DO YOU DOWNLOAD MUSIC?
Do you or have you ever downloaded copyrighted
songs for free from the Internet? If you answered "yes," then as far
as the recording industry is concerned, you are a thief. Downloading
copyrighted music to be played on your computer or burned to a CD
without paying for the music is stealing. So why are there so many
fine upstanding individuals ripping the music industry off? One reason
seems to be that it's easy to do so as the proliferation of free music
download sites continue to appear. The other most quoted reason is
that fans are disgruntled over the fact that they must purchase an
entire album to obtain the one or two hit songs they want to hear.
In the olden days when 45 records were king,
fans could buy the individual hit songs they wanted to hear for a
song. The flip side usually contained some throwaway selection but who
cared? The song you wanted was available for a couple of bucks and if
for some reason you wanted more, you could then buy the artist's more
costly 33 LP album. In today's CD world, there is really nothing
comparable to the 45. Yes there have been some attempts to produce
physically smaller single hit CDs that still play in any CD player.
But for whatever reason, they haven't proved to be a marketing
success. So fans are forced to shell out the $20 or more to buy the
full artist album.
And even when you do buy the albums, you are
still left with dozens of CDs that have just the one or two songs you
want to hear. So most music lovers copy the songs they want and burn
them to their own CDs creating a single disk that contains only the
songs they enjoy, in the order they want them to play. And with MP3
compression, you can store hundreds of songs on a single disk as
opposed to the 13 or so titles you can fit on an ordinary CD
All of these technological advantages combined
with the convenience of not having to go to a record store can
overwhelm an individual's motivation to remain an honest consumer. And
it seems to me that industry attempts at finding a solution to the
problem via legislation and encryption technologies are not the
answer. Blocking the electronic distribution of music is at best a
Band-Aid and will not stem tide of fans making illegal copies. Trying
to shame fans via TV commercials that feature recording artists asking
viewers not to steal their songs are also doomed to failure. What is
needed is a better marketing model.
There have been several successful test
marketing schemes that seem to work. One of the most popular is having
a distribution center that lets fans download their choice of music
selections for 99 cents a song. Once a song is downloaded, the
purchaser can save the song to the computer's hard drive, burn it to a
CD or transfer it to an MP3 player. Working in cooperation with the
recording artists and their labels, these test sites have worked so
well that in many instances, the servers handling the service quickly
became overloaded and had to be reset to only serve certain regional
areas as a way of limiting the huge number of download demands.

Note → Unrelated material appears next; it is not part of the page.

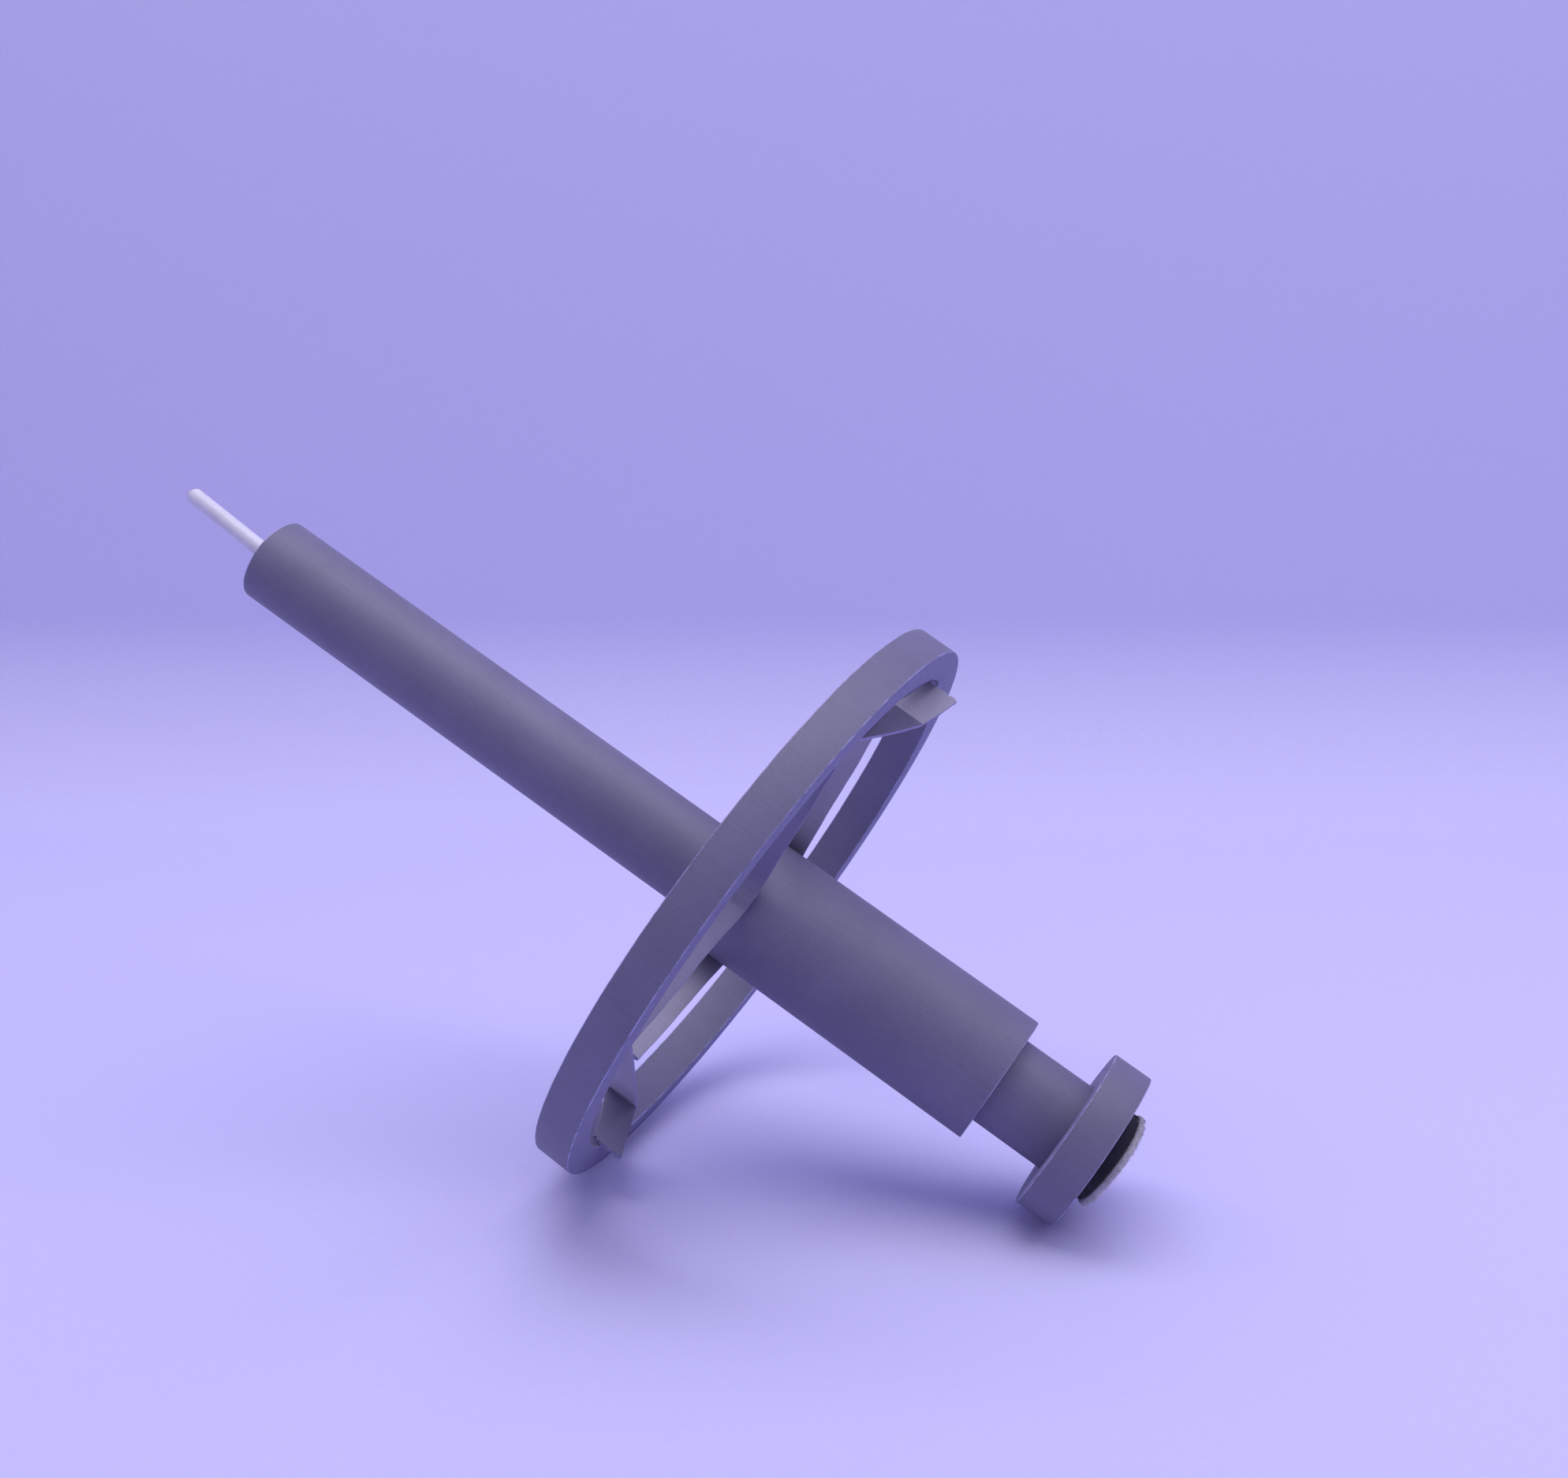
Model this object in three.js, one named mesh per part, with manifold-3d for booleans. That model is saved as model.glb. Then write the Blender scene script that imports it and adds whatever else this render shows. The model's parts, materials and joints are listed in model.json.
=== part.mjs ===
// Drop spindle made from slices and lengths of grey plastic tube, lying at rest on its
// whorl and its base. Millimetres, +Z up.
//
// The spindle is modelled along its own axis first: X runs from the tip (negative) to the
// base (positive), with X = 0 at the whorl's upper face. The whole spindle is then leaned
// over, so that the whorl's rim and the base's rim both touch Z = 0.

import * as THREE from 'three';
import { mergeVertices } from 'three/addons/utils/BufferGeometryUtils.js';
import Module from 'manifold-3d';

const wasm = await Module();
wasm.setup();

// ---- driving dimensions ----

const fitGap = 0.3;

const shaftRadius = 10.25;
const shaftBore = 8.25;
const shaftTop = -135.5;
const baseEnd = 95.3;
const plugLength = 12;

const rodRadius = 2;
const rodTip = -163;
const rodLength = 60;
const rodLean = 2.8;
const rodTipChamfer = 0.6;

const sleeveRadius = 14.77;
const sleeveTop = -4;
const sleeveEnd = 69.6;

const sliceWidth = 8.8;
const baseRadius = 18.76;

const whorlRadius = 70;
const whorlWall = 7.35;
const whorlRise = 0.6;
const whorlRoll = -22.8;
const whorlLean = 1.14;
const whorlYaw = 0.56;

const stripWidth = 7.7;
const stripThickness = 0.9;
const hubSag = 2.9;

const dotRadius = 11.1;
const dotTilt = 5.2;
const dotTwist = 2.6;
const hookDotThickness = 0.6;
const loopDotThickness = 1.7;

const tubeSides = 32;
const whorlSides = 36;
const baseSides = 24;
const rodSides = 16;

// ---- materials ----

const greyPlastic = { color: 0x77757f, roughness: 0.6, metalness: 0 };
const stripPlastic = { color: 0x7c7a85, roughness: 0.55, metalness: 0 };
const whitePlastic = { color: 0xeeedf2, roughness: 0.45, metalness: 0 };
const blackHook = { color: 0x0b0a12, roughness: 0.9, metalness: 0 };
const whiteLoop = { color: 0xdddce4, roughness: 0.95, metalness: 0 };

// ---- helpers ----

const radians = THREE.MathUtils.degToRad;

function mesh(name, geometry, look) {
  const piece = new THREE.Mesh(geometry, new THREE.MeshStandardMaterial(look));
  piece.name = name;
  return piece;
}

// Turns a profile of [x, radius] pairs about the X axis. The flats of the turned solid lie
// at the stated radii, and one flat faces straight down.
function turned(profile, sides) {
  const flatToCorner = 1 / Math.cos(Math.PI / sides);
  const points = profile.map(([x, radius]) => new THREE.Vector2(radius * flatToCorner, x));
  const geometry = new THREE.LatheGeometry(points, sides, Math.PI / sides);
  geometry.rotateZ(-Math.PI / 2);
  return geometry;
}

function tube(from, to, outer, inner, sides) {
  const profile = [[from, inner], [from, outer], [to, outer], [to, inner], [from, inner]];
  return turned(profile, sides);
}

function rod(from, to, radius, sides) {
  return turned([[from, 0], [from, radius], [to, radius], [to, 0]], sides);
}

function toManifold(geometry) {
  const bare = geometry.clone();
  bare.deleteAttribute('normal');
  bare.deleteAttribute('uv');
  const merged = mergeVertices(bare, 1e-4);
  return new wasm.Manifold(new wasm.Mesh({
    numProp: 3,
    vertProperties: Float32Array.from(merged.attributes.position.array),
    triVerts: Uint32Array.from(merged.index.array),
  }));
}

function fromManifold(solid) {
  const { vertProperties, triVerts } = solid.getMesh();
  const geometry = new THREE.BufferGeometry();
  geometry.setAttribute('position', new THREE.BufferAttribute(vertProperties, 3));
  geometry.setIndex(new THREE.BufferAttribute(triVerts, 1));
  geometry.computeVertexNormals();
  return geometry;
}

// A flat strip on edge: its middle line runs through stations in the YZ plane, and at each
// station it reaches along X from station.from to station.to.
function ribbon(stations, thickness) {
  const half = thickness / 2;
  const corners = [];
  stations.forEach((station, i) => {
    const before = stations[Math.max(i - 1, 0)];
    const after = stations[Math.min(i + 1, stations.length - 1)];
    const along1 = new THREE.Vector2(station.y - before.y, station.z - before.z).normalize();
    const along2 = new THREE.Vector2(after.y - station.y, after.z - station.z).normalize();
    const along = along1.clone().add(along2).normalize();
    const stretch = half / Math.max(along.dot(i ? along1 : along2), 0.5);
    const y = -along.y * stretch;
    const z = along.x * stretch;
    corners.push(station.from, station.y - y, station.z - z);
    corners.push(station.to, station.y - y, station.z - z);
    corners.push(station.to, station.y + y, station.z + z);
    corners.push(station.from, station.y + y, station.z + z);
  });
  const faces = [0, 1, 2, 0, 2, 3];
  const last = 4 * (stations.length - 1);
  faces.push(last, last + 2, last + 1, last, last + 3, last + 2);
  for (let i = 0; i < stations.length - 1; i += 1) {
    for (let side = 0; side < 4; side += 1) {
      const a = 4 * i + side;
      const b = 4 * i + (side + 1) % 4;
      faces.push(a, a + 4, b + 4, a, b + 4, b);
    }
  }
  const geometry = new THREE.BufferGeometry();
  geometry.setAttribute('position', new THREE.Float32BufferAttribute(corners, 3));
  geometry.setIndex(faces);
  geometry.computeVertexNormals();
  return geometry;
}

// Stations a quarter of the way apart between two points, sagging along X towards the tip.
function armStations(start, end, sagAtStart, sagAtEnd) {
  const stations = [];
  const steps = 4;
  for (let i = 0; i <= steps; i += 1) {
    const t = i / steps;
    const sag = THREE.MathUtils.lerp(sagAtStart, sagAtEnd, t);
    stations.push({
      y: THREE.MathUtils.lerp(start[0], end[0], t),
      z: THREE.MathUtils.lerp(start[1], end[1], t),
      from: sliceWidth - stripWidth - sag,
      to: sliceWidth - sag,
    });
  }
  return stations;
}

// ---- shaft ----

function shaftPieces() {
  const plugRadius = shaftBore - fitGap;
  const shaft = tube(shaftTop, baseEnd - fitGap, shaftRadius, shaftBore, tubeSides);
  const bottomPlug = rod(baseEnd - plugLength, baseEnd - fitGap, plugRadius, tubeSides);
  const sleeve = tube(sleeveTop, sleeveEnd, sleeveRadius, shaftRadius + fitGap, tubeSides);
  return [
    mesh('shaft_tube', shaft, greyPlastic),
    mesh('bottom_plug', bottomPlug, greyPlastic),
    mesh('lower_sleeve', sleeve, greyPlastic),
  ];
}

// The white rod leans a little in its plug, so both are made about the rod's own line and
// the plug's bore follows it.
function leanRod(geometry) {
  geometry.translate(-shaftTop, 0, 0);
  geometry.rotateY(radians(rodLean));
  geometry.translate(shaftTop, 0, 0);
  geometry.rotateX(radians(whorlRoll));
  return geometry;
}

function rodPieces() {
  const plug = rod(shaftTop + fitGap, shaftTop + plugLength, shaftBore - fitGap, tubeSides);
  const bore = leanRod(rod(shaftTop - 5, shaftTop + plugLength + 5, rodRadius + fitGap, rodSides));
  const boredPlug = fromManifold(toManifold(plug).subtract(toManifold(bore)));
  const tipRod = leanRod(turned([
    [rodTip, 0],
    [rodTip, rodRadius - rodTipChamfer],
    [rodTip + rodTipChamfer, rodRadius],
    [rodTip + rodLength, rodRadius],
    [rodTip + rodLength, 0],
  ], rodSides));
  return [
    mesh('top_plug', boredPlug, greyPlastic),
    mesh('tip_rod', tipRod, whitePlastic),
  ];
}

// ---- base ----

// Two nested slices of tube make the base: the collar fits the shaft and the ring fits the
// collar.
function basePieces() {
  const from = baseEnd - sliceWidth;
  const collar = tube(from, baseEnd, sleeveRadius, shaftRadius + fitGap, tubeSides);
  const ring = tube(from, baseEnd, baseRadius, sleeveRadius + fitGap, baseSides);
  return [
    mesh('base_collar', collar, greyPlastic),
    mesh('base_ring', ring, greyPlastic),
  ];
}

// A black hook dot and a white loop dot under the base. The loop dot has lifted at one
// side, and the hook dot's pile fills the wedge behind it.
function dotPieces() {
  const dots = new THREE.Group();
  dots.position.x = baseEnd;
  dots.rotation.x = radians(whorlRoll);

  const lift = dotRadius * Math.tan(radians(dotTilt));
  const pileTop = fitGap + hookDotThickness + lift;
  const loop = rod(0, loopDotThickness, dotRadius, tubeSides);
  loop.rotateY(radians(dotTwist));
  loop.rotateZ(radians(dotTilt));
  loop.translate(pileTop + fitGap, 0, 0);

  const cutter = rod(0, 2 * pileTop, 2 * dotRadius, baseSides);
  cutter.rotateY(radians(dotTwist));
  cutter.rotateZ(radians(dotTilt));
  cutter.translate(pileTop, 0, 0);
  const pile = rod(fitGap, pileTop + 2 * lift, dotRadius, tubeSides);
  const hook = fromManifold(toManifold(pile).subtract(toManifold(cutter)));

  dots.add(mesh('hook_dot', hook, blackHook));
  dots.add(mesh('loop_dot', loop, whiteLoop));
  return dots;
}

// ---- whorl ----

// In the whorl's frame Z runs along the spokes' long way and -Y is the side that the front
// strip takes.
const wallFace = whorlRadius - whorlWall;
const hubFace = sleeveRadius / Math.cos(Math.PI / tubeSides) + 2 * fitGap + stripThickness / 2;
const rimReach = wallFace - fitGap - stripThickness / 2;

function onRim(angle) {
  return [rimReach * Math.cos(radians(angle)), rimReach * Math.sin(radians(angle))];
}

// The front strip touches the sleeve at one bend, and its arms spread to the near wall.
function frontStrip() {
  const upperBend = [-hubFace - 3.2, 8];
  const lowerBend = [-hubFace - 3.2, -4];
  const hub = [-hubFace, 2];
  const bendSag = 0.9 * hubSag;
  return ribbon([
    ...armStations(onRim(145.5), upperBend, 0, bendSag),
    ...armStations(hub, lowerBend, hubSag, bendSag).filter((station, i) => i % 4 === 0),
    ...armStations(lowerBend, onRim(-151), bendSag, 0).slice(1),
  ], stripThickness);
}

// The back strip goes round the sleeve's far side, and its arms come forward to the braces.
function backStrip() {
  const upperEnd = [-32.4, 42.3];
  const lowerEnd = [-35.4, -35.8];
  const firstAngle = 53;
  const lastAngle = -62;
  const steps = 10;
  const arc = [];
  for (let i = 0; i <= steps; i += 1) {
    const angle = radians(THREE.MathUtils.lerp(firstAngle, lastAngle, i / steps));
    const place = [hubFace * Math.cos(angle), hubFace * Math.sin(angle) - whorlRise];
    arc.push(armStations(place, place, hubSag, hubSag)[0]);
  }
  const arcStart = [arc[0].y, arc[0].z];
  const arcEnd = [arc[steps].y, arc[steps].z];
  return ribbon([
    ...armStations(upperEnd, arcStart, 0, hubSag),
    ...arc.slice(1),
    ...armStations(arcEnd, lowerEnd, hubSag, 0).slice(1),
  ], stripThickness);
}

// Each brace is a strip across one end of the whorl, folded back to the wall. Its last
// stretch, the flap, is torn off at a slant and stands proud of the whorl's lower face.
// The fold is given as [y, z, from, to] and each place on the flap as [share, from, to].
function brace(nearEnd, fold, flapEnd, flap) {
  const start = onRim(nearEnd);
  const end = onRim(flapEnd);
  const stations = [
    { y: start[0], z: start[1], from: 0, to: sliceWidth },
    { y: fold[0], z: fold[1], from: fold[2], to: fold[3] },
  ];
  for (const [t, from, to] of flap) {
    stations.push({
      y: THREE.MathUtils.lerp(fold[0], end[0], t),
      z: THREE.MathUtils.lerp(fold[1], end[1], t),
      from,
      to,
    });
  }
  return ribbon(stations, stripThickness);
}

function whorlPieces() {
  const whorl = new THREE.Group();
  whorl.rotation.set(radians(whorlRoll), radians(whorlLean), radians(whorlYaw));

  const rise = new THREE.Group();
  rise.position.z = whorlRise;
  whorl.add(rise);

  const ring = mesh('whorl_ring', tube(0, sliceWidth, whorlRadius, wallFace, whorlSides), greyPlastic);
  ring.rotation.x = -radians(whorlRoll);
  const upperFold = [-6, 52.6, 4.4, 12.1];
  const upperFlap = [[0.4, 5.2, 12.9], [0.7, 6.6, 13.6], [1, 8.6, 14.1]];
  const lowerFold = [6, -52.9, 0, sliceWidth];
  const lowerFlap = [[0.25, 0, 9.9], [0.5, 0.5, 11.1], [0.8, 5, 12.7], [1, 8.4, 14.1]];
  rise.add(ring);
  rise.add(mesh('front_strip', frontStrip(), stripPlastic));
  rise.add(mesh('back_strip', backStrip(), stripPlastic));
  rise.add(mesh('upper_brace', brace(138, upperFold, 87, upperFlap), stripPlastic));
  rise.add(mesh('lower_brace', brace(-149, lowerFold, -94.5, lowerFlap), stripPlastic));
  return whorl;
}

// ---- spindle at rest ----

// The point of a piece that comes down first when the spindle leans over by this angle.
function lowestPoint(piece, angle) {
  const places = piece.geometry.attributes.position;
  const lowest = new THREE.Vector3(0, 0, Infinity);
  for (let i = 0; i < places.count; i += 1) {
    const point = piece.localToWorld(new THREE.Vector3().fromBufferAttribute(places, i));
    const height = point.z * Math.cos(angle) - point.x * Math.sin(angle);
    if (height < lowest.z * Math.cos(angle) - lowest.x * Math.sin(angle)) lowest.copy(point);
  }
  return lowest;
}

const spindle = new THREE.Group();
spindle.add(...shaftPieces(), ...rodPieces(), ...basePieces(), dotPieces(), whorlPieces());
spindle.updateMatrixWorld(true);

const whorlContact = lowestPoint(spindle.getObjectByName('whorl_ring'), radians(30));
const baseContact = lowestPoint(spindle.getObjectByName('base_ring'), radians(30));
const restAngle = Math.atan2(baseContact.z - whorlContact.z, baseContact.x - whorlContact.x);
spindle.rotation.y = restAngle;

const part = new THREE.Group();
part.add(spindle);
part.updateMatrixWorld(true);
const box = new THREE.Box3().setFromObject(part, true);
const middle = box.getCenter(new THREE.Vector3());
spindle.position.set(-middle.x, -middle.y, -box.min.z);
part.updateMatrixWorld(true);

export default part;
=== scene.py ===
"""A drop spindle at rest on its whorl and its base, with smooth pieces over the CAD frame.

The spindle's own axes are used for the making: X runs from the tip to the base, with X = 0
at the whorl's upper face, and Z leans upright. Sizes are in millimetres until a piece is
placed. The whorl's axes are the same, turned by its roll, lean and yaw. The floor and the
lights are in metres.
"""

import json
import math
import random

import bmesh
import bpy
from mathutils import Matrix, Vector, noise


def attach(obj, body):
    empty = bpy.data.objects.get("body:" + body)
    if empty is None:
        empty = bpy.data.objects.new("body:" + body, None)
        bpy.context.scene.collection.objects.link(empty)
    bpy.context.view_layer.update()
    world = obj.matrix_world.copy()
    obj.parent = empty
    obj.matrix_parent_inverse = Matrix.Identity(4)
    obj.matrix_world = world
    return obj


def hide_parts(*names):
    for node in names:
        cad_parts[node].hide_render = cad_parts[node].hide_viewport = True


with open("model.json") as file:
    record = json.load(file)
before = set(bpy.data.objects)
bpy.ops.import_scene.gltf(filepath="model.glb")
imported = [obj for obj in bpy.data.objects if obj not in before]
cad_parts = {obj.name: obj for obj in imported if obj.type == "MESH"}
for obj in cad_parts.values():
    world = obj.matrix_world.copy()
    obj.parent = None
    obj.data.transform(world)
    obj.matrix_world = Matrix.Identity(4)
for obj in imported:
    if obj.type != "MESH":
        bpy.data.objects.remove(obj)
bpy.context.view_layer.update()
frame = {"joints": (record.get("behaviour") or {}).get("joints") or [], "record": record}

# ---- sizes, in millimetres ----

MM = 0.001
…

Rather than spending millions on ad campaigns,
encryption schemes and the like, the recording industry should spend
their time and efforts on more productive ways to find successful
marketing solutions such as those offered by the 99 cents a song
distribution model. The successful marketing model will give fans
access to the music they want to hear along with the way they want to
hear it, and the recording industry will get their compensations.